(Task prompt): Exactly reproduce each line of the listing that follows.

(Data section):
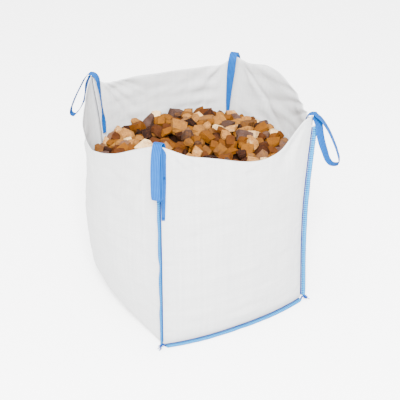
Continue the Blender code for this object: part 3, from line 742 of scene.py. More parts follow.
# ---------------------------------------------------------------- cloth
class Drape:
    """How the cloth departs from the smooth outline: folds, gathers and the stones behind it."""

    def __init__(self, outline: BagOutline) -> None:
        """Keep the outline."""
        self.outline = outline

    def relief(self, wall: int, s: Array, z: Array) -> Array:
        """Outward shift of a wall.

        The sum of: folds that fan out from each top corner, as a random wave of the angle about that
        corner; broad slack waves above the stones; small bumps of the stones below their surface; and
        short level gathers beside the seams. All of it fades out at the seams.

        Args:
            wall: Which wall.
            s: Fraction along the wall.
            z: Height.

        Returns:
            Shift in metres.
        """
        width = 0.90
        s, z = np.broadcast_arrays(np.clip(s, 0.0, 1.0), z)
        along = s * width
        seed = 11 * wall
        free = fade(0.74, 1.00, z)
        total = np.zeros(z.shape)
        for side, distance in enumerate((along, width - along)):
            top = self.outline.rim_height(wall, np.array(float(side)))
            drop = top - z + 0.03
            angle = np.arctan2(drop, distance)
            reach = np.hypot(distance, drop)
            fan = ridge_noise(angle * 5.2, reach * 1.6 + 3.0, seed + side)
            soft = value_noise(angle * 2.4, reach * 1.2, seed + side + 2)
            envelope = (reach / 0.20) * np.exp(1.0 - reach / 0.20)
            total += (0.0100 * fan + 0.0085 * soft) * envelope * (0.16 + 0.84 * free)
        total += 0.0100 * free * value_noise(along / 0.19, z / 0.30, seed + 4)
        total += 0.0060 * value_noise(along / 0.16, z / 0.045, seed + 5)
        stones = np.clip(value_noise(along / 0.040, z / 0.040, seed + 6), 0.0, 1.0)
        total += 0.0030 * stones * (1.0 - free)
        total *= fade(0.035, 0.14, along) * fade(0.035, 0.14, width - along)
        near = np.minimum(along, width - along)
        gather = np.exp(-((near - 0.035) / 0.022) ** 2) * fade(0.0, 0.02, near)
        level = value_noise(near / 0.09 + 3.0, z / 0.020, seed + 7)
        total += 0.0048 * gather * level * (1.0 - fade(0.70, 0.80, z))
        return total * fade(0.015, 0.09, z)

    def point(self, wall: int, s: Array, z: Array) -> Array:
        """Wall point moved by its relief along the wall's plain outward direction."""
        shift = self.relief(wall, s, z)[..., None]
        return self.outline.point(wall, s, z) + shift * self.outline.normal(wall)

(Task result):
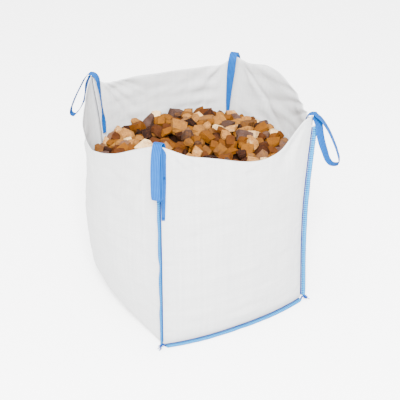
Continue the Blender code for this object: part 3, from line 742 of scene.py. More parts follow.
# ---------------------------------------------------------------- cloth
class Drape:
    """How the cloth departs from the smooth outline: folds, gathers and the stones behind it."""

    def __init__(self, outline: BagOutline) -> None:
        """Keep the outline."""
        self.outline = outline

    def relief(self, wall: int, s: Array, z: Array) -> Array:
        """Outward shift of a wall.

        The sum of: folds that fan out from each top corner, as a random wave of the angle about that
        corner; broad slack waves above the stones; small bumps of the stones below their surface; and
        short level gathers beside the seams. All of it fades out at the seams.

        Args:
            wall: Which wall.
            s: Fraction along the wall.
            z: Height.

        Returns:
            Shift in metres.
        """
        width = 0.90
        s, z = np.broadcast_arrays(np.clip(s, 0.0, 1.0), z)
        along = s * width
        seed = 11 * wall
        free = fade(0.74, 1.00, z)
        total = np.zeros(z.shape)
        for side, distance in enumerate((along, width - along)):
            top = self.outline.rim_height(wall, np.array(float(side)))
            drop = top - z + 0.03
            angle = np.arctan2(drop, distance)
            reach = np.hypot(distance, drop)
            fan = ridge_noise(angle * 5.2, reach * 1.6 + 3.0, seed + side)
            soft = value_noise(angle * 2.4, reach * 1.2, seed + side + 2)
            envelope = (reach / 0.20) * np.exp(1.0 - reach / 0.20)
            total += (0.0100 * fan + 0.0085 * soft) * envelope * (0.16 + 0.84 * free)
        total += 0.0100 * free * value_noise(along / 0.19, z / 0.30, seed + 4)
        total += 0.0060 * value_noise(along / 0.16, z / 0.045, seed + 5)
        stones = np.clip(value_noise(along / 0.040, z / 0.040, seed + 6), 0.0, 1.0)
        total += 0.0030 * stones * (1.0 - free)
        total *= fade(0.035, 0.14, along) * fade(0.035, 0.14, width - along)
        near = np.minimum(along, width - along)
        gather = np.exp(-((near - 0.035) / 0.022) ** 2) * fade(0.0, 0.02, near)
        level = value_noise(near / 0.09 + 3.0, z / 0.020, seed + 7)
        total += 0.0048 * gather * level * (1.0 - fade(0.70, 0.80, z))
        return total * fade(0.015, 0.09, z)

    def point(self, wall: int, s: Array, z: Array) -> Array:
        """Wall point moved by its relief along the wall's plain outward direction."""
        shift = self.relief(wall, s, z)[..., None]
        return self.outline.point(wall, s, z) + shift * self.outline.normal(wall)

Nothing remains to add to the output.